Blowing the dust off a 1970’s book about landscaping committed me to revisit what the author described as goals for the would-be designer, or in this case, homeowners that just moved to a new suburb with houses and yards expressing sameness as their neighbors. Early mass produced suburban house builders sought out sameness for efficiency, and buyers endeavored to draw a fine line between maintaining status quo with just a touch of individuality by keeping up with the Joneses.
Just a few decades later, horticulturalist James Underwood Crockett argues in Landscape Gardening (1971) that “Americans are beginning to look upon their grounds not so much as a means to impress their neighbors, although this purpose will probably always persist, but as usable, livable extensions of the home itself – outdoor rooms to be treated and used in much the way indoor rooms are” (p. 9). This suggests that homeowners wished for outdoor spaces to complement their indoor styles and functional choices. Incidentally, the title, Landscape Gardening, is an interesting choice, since today professionals try to separate the two, but that’s a story for another day.

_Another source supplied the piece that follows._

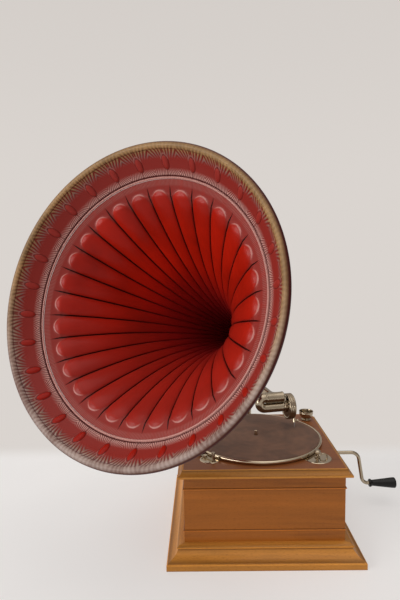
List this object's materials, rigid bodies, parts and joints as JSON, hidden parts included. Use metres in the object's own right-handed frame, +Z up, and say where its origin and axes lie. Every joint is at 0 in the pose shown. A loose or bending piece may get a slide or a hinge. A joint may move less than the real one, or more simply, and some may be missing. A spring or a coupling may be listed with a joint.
{
  "type": "horn gramophone",
  "caption": "Table gramophone with a square wooden case, spring motor, turntable, swinging tone arm with soundbox, side crank and a fluted metal horn with a rolled, embossed rim.",
  "frame": {"origin": "centre of the case's flat underside, on the turntable's axis", "axes": "+Z up along the turntable's spindle, +X to the crank, +Y to the rear bracket, -Y to the front"},
  "size_m": [0.8669, 0.6836, 0.8396],
  "materials": {
    "oak": "varnished, warm mid brown",
    "oak_dark": "plain wood inside, oiled",
    "nickel": "old nickel plate, slightly dull",
    "steel": "turned steel, lightly oiled",
    "iron": "dark enamelled iron",
    "brass": "cut brass",
    "fibre": "laminated fibre, standing in for a fibre gear",
    "lead": "cast lead weights",
    "rubber": "old red rubber",
    "gasket": "aged pale rubber",
    "leather": "brown leather pad",
    "felt": "worn brown felt",
    "mica": "thin mica sheet",
    "ebonised": "black gloss painted wood",
    "horn_red": "deep red lacquer on sheet steel",
    "horn_band": "embossed band, mauve red with gilt edge"
  },
  "bodies": {
    "case": {"plinth": "oak", "front_panel": "oak", "back_panel": "oak", "side_panels": "oak", "case_beads": "oak", "bottom_board": "oak_dark", "deck_board": "oak", "deck_moulding": "oak", "corner_blocks": "oak_dark", "case_screws": "steel", "crank_escutcheon": "nickel", "nickel_screws": "nickel", "motor_top_plate": "iron", "motor_bottom_plate": "iron", "motor_pillars": "steel", "motor_bolts": "steel", "motor_washers": "rubber", "motor_brackets": "iron", "dial_plate": "nickel", "brake_plate": "nickel", "needle_cup": "nickel", "rear_bracket": "nickel"},
    "turntable": {"spindle": "nickel", "governor_wheel": "fibre", "platter": "nickel", "felt_mat": "felt"},
    "intermediate": {"intermediate_arbor": "steel", "intermediate_wheel": "brass"},
    "barrel": {"barrel_drum": "steel", "barrel_cover": "steel", "mainspring": "steel"},
    "winding_arbor": {"barrel_arbor": "steel", "winding_wheel": "brass"},
    "crank": {"crank_rod": "nickel", "winding_shaft": "steel"},
    "grip": {"crank_grip": "ebonised"},
    "governor": {"governor_shaft": "steel", "governor_weights": "lead", "governor_springs": "steel", "governor_disc": "brass"},
    "speed_knob": {"speed_knob": "nickel"},
    "speed_lever": {"speed_lever": "steel"},
    "brake": {"brake_lever": "nickel", "brake_pad": "leather"},
    "tonearm": {"tonearm_collar": "nickel", "tonearm_tube": "nickel", "tonearm_sleeve": "nickel"},
    "gooseneck": {"gooseneck": "nickel", "soundbox_case": "nickel", "soundbox_ring": "nickel", "soundbox_gaskets": "gasket", "diaphragm": "mica", "needle_bar": "nickel", "needle_screw": "nickel", "needle": "steel"},
    "horn": {"horn_elbow": "horn_red", "horn_ferrule": "horn_red", "horn_bell": "horn_red", "horn_rim": "horn_band", "rim_bosses": "horn_band"}
  },
  "joints": [
    {"name": "turntable_spin", "type": "hinge", "parent": "case", "child": "turntable", "pos_m": [0, 0, 0.2045], "axis": [0, 0, 1], "continuous": true},
    {"name": "intermediate_spin", "type": "hinge", "parent": "case", "child": "intermediate", "pos_m": [0.0366, 0.00818, 0.068], "axis": [0, 0, 1], "continuous": true},
    {"name": "barrel_spin", "type": "hinge", "parent": "case", "child": "barrel", "pos_m": [0.045, 0.06, 0.09], "axis": [0, 0, 1], "continuous": true},
    {"name": "governor_spin", "type": "hinge", "parent": "case", "child": "governor", "pos_m": [0, -0.024, 0.118], "axis": [1, 0, 0], "continuous": true},
    {"name": "crank_wind", "type": "hinge", "parent": "case", "child": "crank", "pos_m": [0.16, 0.06, 0.1337], "axis": [1, 0, 0], "continuous": true},
    {"name": "winding_arbor_spin", "type": "hinge", "parent": "case", "child": "winding_arbor", "pos_m": [0.045, 0.06, 0.118], "axis": [0, 0, 1], "continuous": true},
    {"name": "grip_spin", "type": "hinge", "parent": "crank", "child": "grip", "pos_m": [0.32, 0.06, 0.0537], "axis": [1, 0, 0], "continuous": true},
    {"name": "speed_turn", "type": "hinge", "parent": "case", "child": "speed_knob", "pos_m": [0.119, -0.116, 0.1972], "axis": [0, 0, 1], "range_deg": [0, 60]},
    {"name": "speed_lever_turn", "type": "hinge", "parent": "case", "child": "speed_lever", "pos_m": [0.03, -0.092, 0.175], "axis": [0, 0, 1], "range_deg": [0, 1.5]},
    {"name": "brake_turn", "type": "hinge", "parent": "case", "child": "brake", "pos_m": [-0.121, -0.109, 0.1992], "axis": [0, 0, 1], "range_deg": [0, 12]},
    {"name": "tonearm_swing", "type": "hinge", "parent": "case", "child": "tonearm", "pos_m": [0, 0.189, 0.32], "axis": [0, 0, 1], "range_deg": [-21.5, 24]},
    {"name": "gooseneck_flip", "type": "hinge", "parent": "tonearm", "child": "gooseneck", "pos_m": [0.04556, 0.04451, 0.2822], "axis": [0.9744, 0.225, 0], "range_deg": [-150, 0]},
    {"name": "horn_swivel", "type": "hinge", "parent": "case", "child": "horn", "pos_m": [0, 0.189, 0.34], "axis": [0, 0, 1], "range_deg": [-60, 120]}
  ],
  "couplings": [
    {"joint": "intermediate_spin", "follows": "turntable_spin", "ratio": -0.25},
    {"joint": "barrel_spin", "follows": "turntable_spin", "ratio": 0.041667},
    {"joint": "governor_spin", "follows": "turntable_spin", "ratio": 12},
    {"joint": "winding_arbor_spin", "follows": "crank_wind", "ratio": 0.5},
    {"joint": "speed_lever_turn", "follows": "speed_turn", "ratio": 0.025}
  ]
}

Crockett endeavored to help DIYers to understand the process of designing an ornamental garden. Known for his PBS series and book by the same name, Crockett’s Victory Garden, he outlines six main goals to consider when thinking about developing one’s own garden: privacy, comfort, beauty, convenience and safety (counted as one goal), ease of maintenance, and flexibility. These goals hold true today, but for the modern garden we can add another goal: in support of the environment. As readers gaze out their windows contemplating the possibilities, these goals will help articulate their priorities as a beginning stage of the design process. Professionals might categorize these goals as client priorities. The purpose of this post is to help readers engage in these goals for their own purposes.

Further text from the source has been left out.